Where do we go from here?

What Now Story


It is the question (actually it's one of several) that I have been asking myself for the past week, ever since 16 million of us didn’t get what we wanted and 17 million did. You can tell the ones that didn’t – they’ve been wandering the streets with a dazed look on their faces, as if their ears are ringing from an unexpectedly loud noise.


In the past week, there have been petitions and marches, suggestions that ‘whiners’ should suck it up, tears, rises in racist abuse and calls for unity. The Lib Dems have promised to campaign in the next election on fighting Brexit, Theresa May says Brexit is Brexit, Labour is eating itself alive over the Corbyn question and good old Boris is saying, well, very little now that the MacGoves have unleashed their weird House of Cards/EastEnders/Macbeth mash-up (I’m not entirely sure who is giving Gove media advice right now, but the sight of him sniggering on air about how no one could ever accuse him of glamour doesn’t so much yell ‘next Prime Minister’ to me as much as ‘Beavis and Butthead’.) Oh yeah, then there is that God-awful man who thought it might be nice to declare that the leave campaign won ‘without a shot being fired’. Go tell that to Jo Cox’s family.


Omnishables doesn’t even begin to describe the chaos that our political establishment is in right now. It’s like someone ripped down the back curtain in a theatre and they’re all running around half naked asking if anyone’s remembered to bring the script.


I have no sympathy for any of them, because at worst they all lied - from the now infamous £350 million a week for the NHS, to Osborne's 'oh yeah, about that emergency budget...' - and at best they were so busy trying to feather their own political caps that they used us. I’m glaring at you BoJo. And they continue do so. I dislike the bullying nature of Labour’s attempts to oust Corbyn and there's no arguing with the huge mandate upon which he was elected. Equally, in any other situation where 80% of your colleagues didn’t feel that you were performing the job that you are paid to do, at the very least there would be questions asked. And the longer this drags on, the angrier everyone becomes, when what we need more than anything right now is a strong opposition.

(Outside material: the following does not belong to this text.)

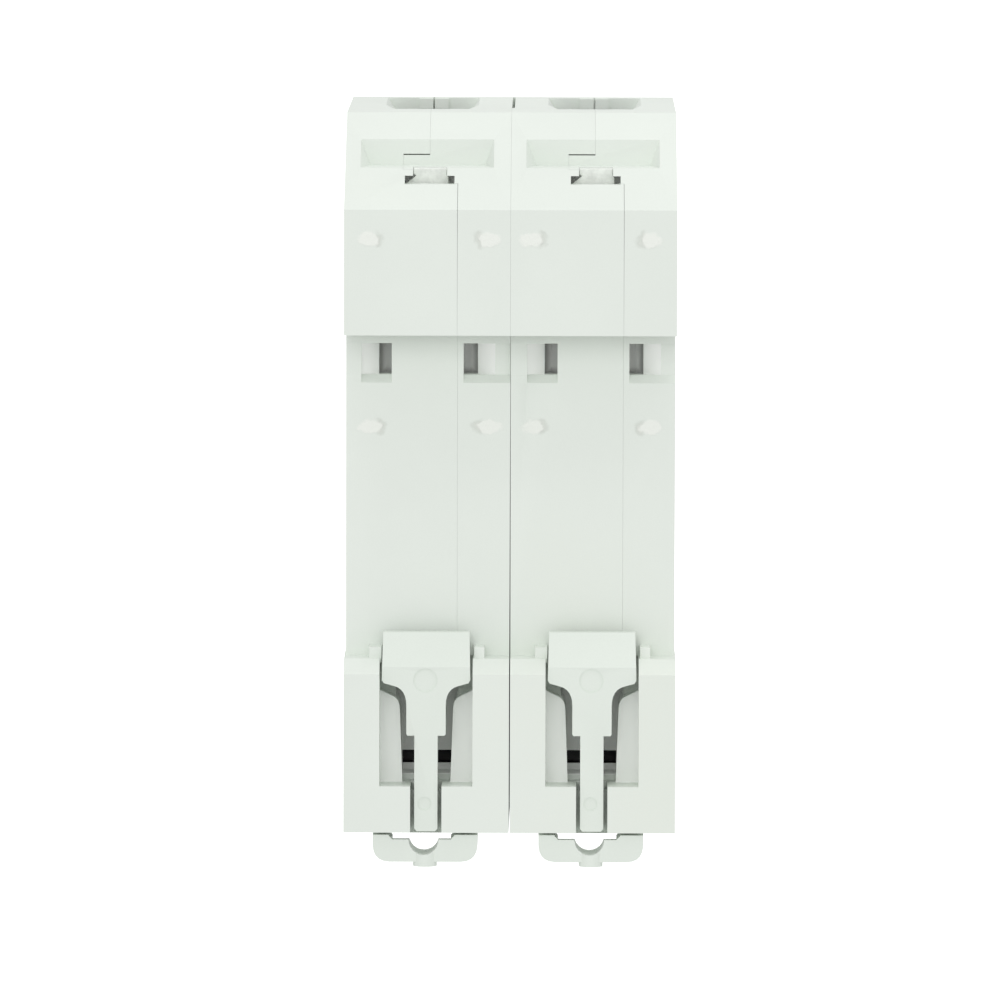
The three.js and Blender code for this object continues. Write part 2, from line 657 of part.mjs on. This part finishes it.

It is fair to say that I am conflicted on this one. One thing that I'm very certain of, though, is the existence of something that I like to call the karma cloud. It’s black and stormy and hovers about waiting to land on a suitable candidate’s head, meting out karmic justice. Right now, my cloud’s co-ordinates happen to coincide with MacGove’s head. Apparently even the ‘nasty party’ has a line and Beavis (or is he Butthead?) crossed it when he stabbed Banquo, I mean Boris (God, the storyline is complicated, although I do rather like the idea of a pasty-faced Boris helping himself to bacon and eggs as MacGove trembles behind his breakfast table crying ‘Avaunt and quit my sight!’), in the back, front, head and knees.


At the moment, he’s looking highly unlikely to win the Tory leadership election. My glee at this has nothing to do with his much-mentioned Etonian upbringing. Frankly, a pompous know-it-all is a pompous know-it-all in any walk of life. MacGove seems to think he’s better than everyone else and that we’re all just too stupid to know it. Hopefully he's about to be taught what I have named the Brian Cox law of audience: always 'treat them with respect'.


I don't expect everyone to agree with this, but personally, I think we have all been betrayed by this process: no matter which side you voted on it’s becoming pretty clear that there was a complete lack of *any* apparent plan for a post-Brexit world. Boris was rather hoping we’d all vote stay and MacGove seems to have been too busy making a list of his principles and dreaming up increasingly extravagant ways to claim he wasn't interested in the top job to worry much about the details of the thing.


Yes, Brexit might well mean Brexit, and yes, yes, yes, this was a democratic vote and we must now all get on with it, but the problem is – as far as I can see – that no one knows what ‘it’ is and so people sign petitions and march marches because right now no one knows what else to do. Protest is as much about democracy as voting.


The one silver lining out of this dog’s dinner of a process is that people have become engaged, on all sides; they care about what happens next, they care about their politics, their beliefs and their communities.


Just three weeks ago - although it feels like a lifetime - my community had a street party to celebrate the Queen’s birthday. Not everyone was a fan of the royal family. But, we came together to do something positive, to share food, drink, laughter and to celebrate what binds us, rather than what separates us.


God knows we all need those bonds more than ever now.